Granted, children are not always reliable narrators. So you don’t have to panic if your 6-year-old comes home and announces that her teacher hates her.
But once in a while, you may encounter a teacher who does harbor some unexplained anger toward your child. What’s the right response?
It’s the fifth night in a row your fourth grader returns home in tears, extra homework in tow, and convinced that his teacher hates him. At first, you brush aside his concerns, but when you start listening closely, you have to admit that it does sound like the teacher might just be a little bit… unfriendly. Before the situation spirals out of control, you need to take action. Here’s what to do.
Reassure your child
Start by letting your child know that no matter what the teacher thinks, you love him, and you believe in him — and his ability. Let your child know that you will speak to the teacher, but be careful that you don’t take sides yet. Don’t give your child license to stop listening to the teacher or worse, to tell her off. Just let him know you have his back, and you’ll get to the bottom of things quickly.
As soon as possible — but absolutely by the end of the next school day — call or email the teacher at work and let her know you’d like a meeting at her earliest convenience. You can suggest several times that work for you, and ask her to do the same. Aim for an in-person meeting, but if a phone call is the only way both of you can connect, so be it. Be polite and friendly, but firm.
If you get no response within two school days, leave a message with the school’s main office. Still no call back? Call the principal and give the facts: You called, you called again, and it’s been almost a week. You want a meeting tomorrow at 8 a.m., and you want the principal and the teacher in the room.
At the meeting
When meeting day arrives, don’t go in guns blazing. Rather, you can aim to establish rapport with an opener like, “I know my child may not always be the most reliable narrator, so I thought you and I should speak to get the story straight.” Let her present her side of the story, and then follow up with specific details: “Jake thinks you hate him and that’s why you assigned him the extra math work.”

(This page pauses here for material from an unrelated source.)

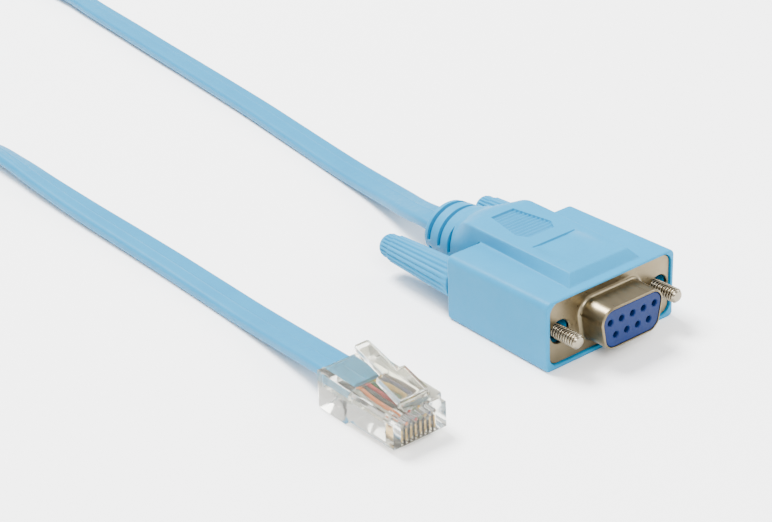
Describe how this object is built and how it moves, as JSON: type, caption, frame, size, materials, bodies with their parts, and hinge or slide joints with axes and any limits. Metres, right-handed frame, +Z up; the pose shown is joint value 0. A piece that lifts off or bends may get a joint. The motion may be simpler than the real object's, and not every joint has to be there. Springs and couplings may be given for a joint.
{
  "type": "rj45 console cable",
  "caption": "Flat console cable with a hooded D-sub socket connector at one end and a clear modular plug at the other.",
  "frame": {"origin": "on the surface it lies on, under the middle of the hooded connector with its screws and grips", "axes": "+X across the connectors, -Y the way both connectors mate, +Z up"},
  "size_m": [0.138, 0.2779, 0.0162],
  "materials": {
    "pvc_hood": "soft moulded PVC, satin",
    "pvc_cable": "extruded PVC jacket, satin",
    "steel_plate": "tin plated pressed steel",
    "screw_nickel": "nickel plated",
    "insulator_blue": "moulded glass-filled plastic",
    "gold": "gold plated",
    "clear_plastic": "clear polycarbonate",
    "core_white": "core insulation",
    "core_orange": "core insulation",
    "core_black": "core insulation",
    "core_red": "core insulation",
    "core_green": "core insulation",
    "core_yellow": "core insulation",
    "core_blue": "core insulation",
    "core_brown": "core insulation"
  },
  "bodies": {
    "root": {"db9_hood": "pvc_hood", "db9_shell": "steel_plate", "db9_insulator": "insulator_blue", "contact_socket_1": "gold", "contact_socket_2": "gold", "contact_socket_3": "gold", "contact_socket_4": "gold", "contact_socket_5": "gold", "contact_socket_6": "gold", "contact_socket_7": "gold", "contact_socket_8": "gold", "contact_socket_9": "gold", "plug_housing": "clear_plastic", "plug_contact_1": "gold", "plug_contact_2": "gold", "plug_contact_3": "gold", "plug_contact_4": "gold", "plug_contact_5": "gold", "plug_contact_6": "gold", "plug_contact_7": "gold", "plug_contact_8": "gold", "wire_1": "core_white", "wire_2": "core_orange", "wire_3": "core_black", "wire_4": "core_red", "wire_5": "core_green", "wire_6": "core_yellow", "wire_7": "core_blue", "wire_8": "core_brown", "cable_run_db9": "pvc_cable", "cable_run_plug": "pvc_cable", "cable_coil": "pvc_cable"},
    "thumbscrew_left": {"jackscrew_left": "screw_nickel", "thumb_grip_left": "pvc_hood"},
    "thumbscrew_right": {"jackscrew_right": "screw_nickel", "thumb_grip_right": "pvc_hood"},
    "latch": {"plug_latch": "clear_plastic"}
  },
  "joints": [
    {"name": "thumbscrew_left_turn", "type": "hinge", "parent": "root", "child": "thumbscrew_left", "pos_m": [-0.01249, -0.02191, 0.00705], "axis": [0, -0.9998, 0.0175], "continuous": true},
    {"name": "thumbscrew_right_turn", "type": "hinge", "parent": "root", "child": "thumbscrew_right", "pos_m": [0.01249, -0.02191, 0.00705], "axis": [0, -0.9998, 0.0175], "continuous": true},
    {"name": "latch_press", "type": "hinge", "parent": "root", "child": "latch", "pos_m": [-0.0475, -0.02291, 0.0079], "axis": [-1, 0, 0], "range_deg": [0, 14], "stiffness_Nm_per_rad": 0.05}
  ]
}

Ask as many questions as you need to in order to understand exactly what’s going on with the teacher and your child. And share as much information as you can. To the extent possible, think of yourself, your child, and the teacher on the same side, facing the problem together, rather than casting one of you as the problem itself.
Make a plan of action
Together with your child’s teacher, make a plan of action. The most important step: Define what success looks like. That’s different in every case.
For one child, it could be: “Adam will not talk out of turn and will stay in his seat, and Mrs. Jones will put a note in Adam’s planner when he follows the class rules.” For another, it might be: “Julie will write her homework in her planner each day. Mrs. Smith will initial the homework, and Mom will sign it every night.”
Do not leave the meeting without a plan of action in place. And if the plan isn’t put into writing on the spot, get the teacher’s email address and send her a copy of the plan by the end of the next day.
After the meeting, send a brief email to thank the teacher for her time and her commitment to your child. And stay on top of the situation by following up regularly.
And if you leave the meeting with the feeling that no matter what, this teacher is predisposed to dislike your child? Don’t settle. Go to the principal, and take steps to ensure your child will be in a safe, nurturing environment. Consider switching classes, if possible, but only as a last resort. Your child will encounter people who don’t like him in life. It’s best to learn tools for handling it effectively.